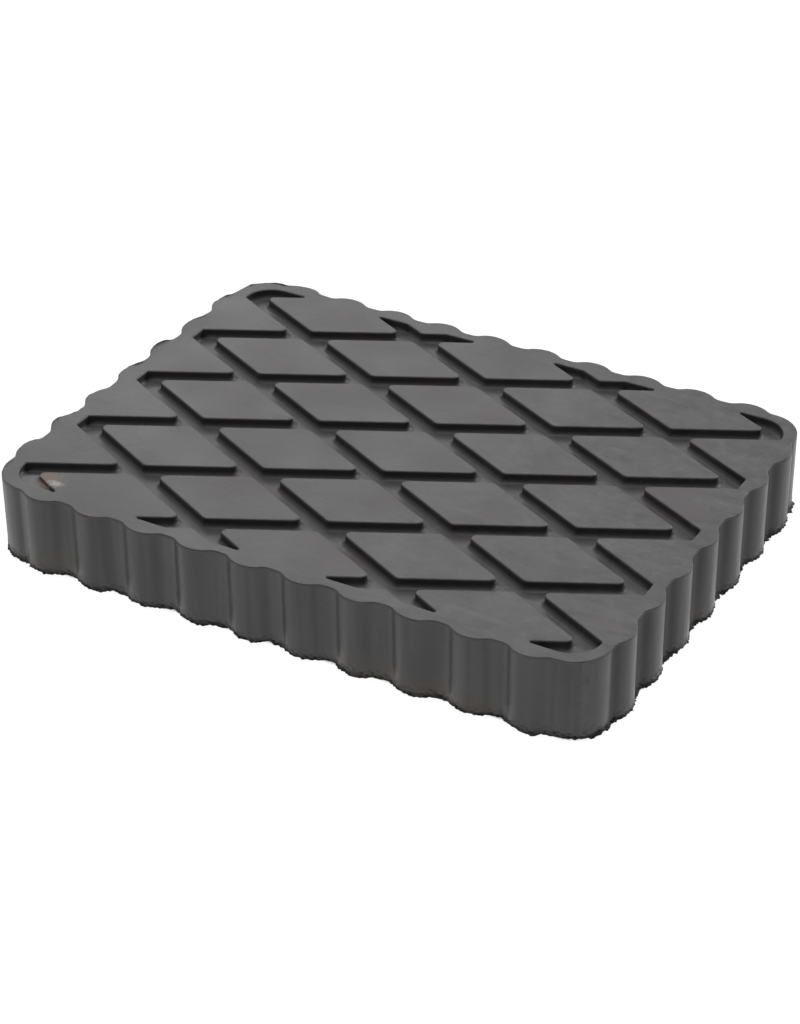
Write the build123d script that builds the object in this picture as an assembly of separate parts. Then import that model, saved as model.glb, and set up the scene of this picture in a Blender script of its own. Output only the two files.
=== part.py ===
from build123d import *
import os
from math import hypot

# Self-adhesive rubber traction pad, in millimetres.
# Frame: +X along the long side, +Y along the short side, +Z up.
# Origin: centre of the footprint, on the surface that the pad stands on.

# Rubber moulding: block and scalloped edge
pad_length = 160.0          # over the lobes
pad_width = 120.0           # over the lobes
pad_thickness = 20.0
lobe_height = 2.0           # how far a lobe stands out of the plain edge
lobe_radius = 7.0
lobe_pitch = 14.0
lobes_on_long_side = 10
lobes_on_short_side = 7
corner_radius = 8.5         # of the plain edge
valley_round = 3.5          # where a lobe runs into the plain edge
top_edge_round = 0.3

# Tread: raised diamonds in a shallow recess inside the rim, all level with the rim
recess_length = 149.4
recess_width = 110.0
recess_corner_radius = 7.0
tread_depth = 2.4
diamond_pitch_long = 50.0   # between diamonds of one row, along X
diamond_pitch_short = 25.0  # between diamonds of one column, along Y
groove_width = 3.9          # square to the groove
diamond_corner_radius = 1.5
tread_shift_x = 0.35        # recess and diamonds sit slightly off the block's centre, as moulded

# Self-adhesive backing, in a shallow pocket under the block
pocket_length = 148.0
pocket_width = 108.0
pocket_depth = 0.7
tape_length = 145.0
tape_width = 105.0
tape_corner_radius = 5.0
foam_thickness = 0.8
adhesive_thickness = 0.1
liner_overlap = 1.0         # the liner is this much larger than the tape, all round
liner_thickness = 0.15
liner_split_gap = 0.4       # between the two halves of the liner

# Worked out from the dimensions above
edge_length = pad_length - 2 * lobe_height
edge_width = pad_width - 2 * lobe_height
lower_adhesive_z = liner_thickness
foam_z = lower_adhesive_z + adhesive_thickness
upper_adhesive_z = foam_z + foam_thickness
pocket_roof_z = upper_adhesive_z + adhesive_thickness
block_z = pocket_roof_z - pocket_depth
top_z = block_z + pad_thickness


def evenly_spaced(count, pitch):
    """Places of `count` things, `pitch` apart, centred on zero."""
    return [(i - (count - 1) / 2) * pitch for i in range(count)]


def lobe_centres():
    """Centres of the lobe circles, which lie inside the plain edge."""
    inset = lobe_radius - lobe_height
    x = edge_length / 2 - inset
    y = edge_width / 2 - inset
    centres = []
    for along in evenly_spaced(lobes_on_long_side, lobe_pitch):
        centres += [(along, y), (along, -y)]
    for along in evenly_spaced(lobes_on_short_side, lobe_pitch):
        centres += [(x, along), (-x, along)]
    return centres


def block_outline():
    """Rounded rectangle with a row of round lobes on each side, softened where they meet."""
    outline = RectangleRounded(edge_length, edge_width, corner_radius)
    for x, y in lobe_centres():
        outline += Pos(x, y) * Circle(lobe_radius)
    outline = outline.clean()
    half_chord = (lobe_radius**2 - (lobe_radius - lobe_height) ** 2) ** 0.5
    roots = []
    for vertex in outline.vertices():
        on_long_side = abs(abs(vertex.Y) - edge_width / 2) < 0.01
        on_short_side = abs(abs(vertex.X) - edge_length / 2) < 0.01
        along = vertex.X if on_long_side else vertex.Y
        count = lobes_on_long_side if on_long_side else lobes_on_short_side
        for centre in evenly_spaced(count, lobe_pitch):
            at_root = abs(abs(along - centre) - half_chord) < 0.01
            if at_root and (on_long_side or on_short_side):
                roots.append(vertex)
    return fillet(roots, valley_round)


def diamond_centres():
    """Two interleaved grids of centres, enough of them to run past the recess on every side."""
    step_x = diamond_pitch_long / 2
    step_y = diamond_pitch_short / 2
    columns = int(recess_length / 2 / step_x) + 2
    rows = int(recess_width / 2 / step_y) + 2
    centres = []
    for column in range(-columns, columns + 1):
        for row in range(-rows, rows + 1):
            if (column + row) % 2 == 0:
                centres.append((column * step_x, row * step_y))
    return centres


def diamond():
    """One diamond: the grid's cell, less half a groove on each of its four sides."""
    half_x = diamond_pitch_long / 2
    half_y = diamond_pitch_short / 2
    width_between_sides = 2 * half_x * half_y / hypot(half_x, half_y)
    share = 1 - groove_width / width_between_sides
    x = half_x * share
    y = half_y * share
    shape = Polygon((x, 0), (0, y), (-x, 0), (0, -y), align=None)
    return fillet(shape.vertices(), diamond_corner_radius)


def groove_floor():
    """The recess inside the rim, less the diamonds that stand in it."""
    recess = RectangleRounded(recess_length, recess_width, recess_corner_radius)
    shape = diamond()
    grooves = recess - [Pos(x, y) * shape for x, y in diamond_centres()]
    return Pos(tread_shift_x, 0) * grooves


def plate(outline, bottom, thickness):
    """A flat layer of the given outline."""
    return extrude(Pos(0, 0, bottom) * outline, amount=thickness, dir=(0, 0, 1))


def tread_pad():
    block = plate(block_outline(), block_z, pad_thickness)
    block = fillet(block.edges().group_by(Axis.Z)[-1], top_edge_round)
    block -= plate(groove_floor(), top_z - tread_depth, tread_depth + 1)
    pocket_corner = tape_corner_radius + (pocket_length - tape_length) / 2
    pocket = RectangleRounded(pocket_length, pocket_width, pocket_corner)
    return block - plate(pocket, block_z - 1, pocket_depth + 1)


def tape_layer(bottom, thickness):
    return plate(RectangleRounded(tape_length, tape_width, tape_corner_radius), bottom, thickness)


def release_liner(side):
    """One half of the liner; side is -1 for the left half and +1 for the right."""
    length = tape_length + 2 * liner_overlap
    width = tape_width + 2 * liner_overlap
    whole = RectangleRounded(length, width, tape_corner_radius + liner_overlap)
    kept = Pos(side * (length + liner_split_gap) / 2, 0) * Rectangle(length, width)
    return plate(whole & kept, 0, liner_thickness)


def write(node, shape):
    shape.label = node
    export_step(shape, f"parts/{node}.step")


os.makedirs("parts", exist_ok=True)
write("tread_pad", tread_pad())
write("upper_adhesive", tape_layer(upper_adhesive_z, adhesive_thickness))
write("foam_carrier", tape_layer(foam_z, foam_thickness))
write("lower_adhesive", tape_layer(lower_adhesive_z, adhesive_thickness))
write("release_liner_left", release_liner(-1))
write("release_liner_right", release_liner(+1))
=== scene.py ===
from math import atan2, ceil, cos, degrees, hypot, pi, radians, sin, sqrt, tan

import bpy
import numpy as np
from mathutils import Euler, Matrix, Vector, noise
from mathutils.geometry import delaunay_2d_cdt


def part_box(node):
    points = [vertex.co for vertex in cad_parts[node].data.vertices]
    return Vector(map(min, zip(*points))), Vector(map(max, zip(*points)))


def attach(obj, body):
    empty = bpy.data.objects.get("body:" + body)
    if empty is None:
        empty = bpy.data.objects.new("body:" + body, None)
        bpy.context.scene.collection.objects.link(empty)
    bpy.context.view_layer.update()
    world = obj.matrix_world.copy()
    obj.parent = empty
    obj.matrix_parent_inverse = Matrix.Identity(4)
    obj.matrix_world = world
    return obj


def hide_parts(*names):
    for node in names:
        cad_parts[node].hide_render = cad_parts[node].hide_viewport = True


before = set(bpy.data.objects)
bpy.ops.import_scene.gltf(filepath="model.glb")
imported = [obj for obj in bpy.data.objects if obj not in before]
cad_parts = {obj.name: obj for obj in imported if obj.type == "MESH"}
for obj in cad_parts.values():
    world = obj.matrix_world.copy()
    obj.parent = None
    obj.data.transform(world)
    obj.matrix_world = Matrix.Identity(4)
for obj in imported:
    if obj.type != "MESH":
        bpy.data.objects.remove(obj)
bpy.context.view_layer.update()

# Sizes are in millimetres unless a name says otherwise; MM turns them into the frame's metres.
MM = 0.001

# The rubber block, from the frame
block_low, block_high = (np.array(corner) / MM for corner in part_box("tread_pad"))
base_z = block_low[2]
top_z = block_high[2]
pad_length = block_high[0] - block_low[0]
pad_width = block_high[1] - block_low[1]

# Scalloped edge
lobe_height = 2.0
lobe_radius = 7.0
lobe_pitch = 14.0
lobes_on_long_side = 10
lobes_on_short_side = 7
corner_radius = 8.5
valley_round = 3.5
top_edge_round = 0.3
burr_reach = 0.02           # share of the top edge's round over which the burr starts
flash_reach = 0.8           # height above the underside that the mould flash grows from
grain_depth = 0.45          # of the torn surface near the foot
grain_size = 0.8
grain_reach = 3.5           # height above the underside that the grain fades out at
underside_inset = 0.8
half_length = pad_length / 2 - lobe_height
half_width = pad_width / 2 - lobe_height

# Tread
recess_length = 149.4
recess_width = 110.0
recess_corner_radius = 7.0
tread_depth = 2.4
diamond_pitch_long = 50.0
diamond_pitch_short = 25.0
groove_width = 3.9
tread_shift_x = 0.35
tread_edge_round = 0.45     # along the top of every groove wall
tread_foot_round = 1.2      # along the bottom of every groove wall, where there is room
convex_corner_round = 1.5   # upright edges of the diamonds
concave_corner_round = 0.25
foot_share = 0.85           # of the room for the foot's round that it takes up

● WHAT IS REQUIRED
Exactly as written, quote the lines from the one that has "whole = RectangleRounded(length, width, tape_corner_radius" down to the one that has "cad_parts[node].hide_render = cad_parts[node].hide_viewport", and include both.

● PROBLEM SOLUTION
    whole = RectangleRounded(length, width, tape_corner_radius + liner_overlap)
    kept = Pos(side * (length + liner_split_gap) / 2, 0) * Rectangle(length, width)
    return plate(whole & kept, 0, liner_thickness)


def write(node, shape):
    shape.label = node
    export_step(shape, f"parts/{node}.step")


os.makedirs("parts", exist_ok=True)
write("tread_pad", tread_pad())
write("upper_adhesive", tape_layer(upper_adhesive_z, adhesive_thickness))
write("foam_carrier", tape_layer(foam_z, foam_thickness))
write("lower_adhesive", tape_layer(lower_adhesive_z, adhesive_thickness))
write("release_liner_left", release_liner(-1))
write("release_liner_right", release_liner(+1))
=== scene.py ===
from math import atan2, ceil, cos, degrees, hypot, pi, radians, sin, sqrt, tan

import bpy
import numpy as np
from mathutils import Euler, Matrix, Vector, noise
from mathutils.geometry import delaunay_2d_cdt


def part_box(node):
    points = [vertex.co for vertex in cad_parts[node].data.vertices]
    return Vector(map(min, zip(*points))), Vector(map(max, zip(*points)))


def attach(obj, body):
    empty = bpy.data.objects.get("body:" + body)
    if empty is None:
        empty = bpy.data.objects.new("body:" + body, None)
        bpy.context.scene.collection.objects.link(empty)
    bpy.context.view_layer.update()
    world = obj.matrix_world.copy()
    obj.parent = empty
    obj.matrix_parent_inverse = Matrix.Identity(4)
    obj.matrix_world = world
    return obj


def hide_parts(*names):
    for node in names:
        cad_parts[node].hide_render = cad_parts[node].hide_viewport = True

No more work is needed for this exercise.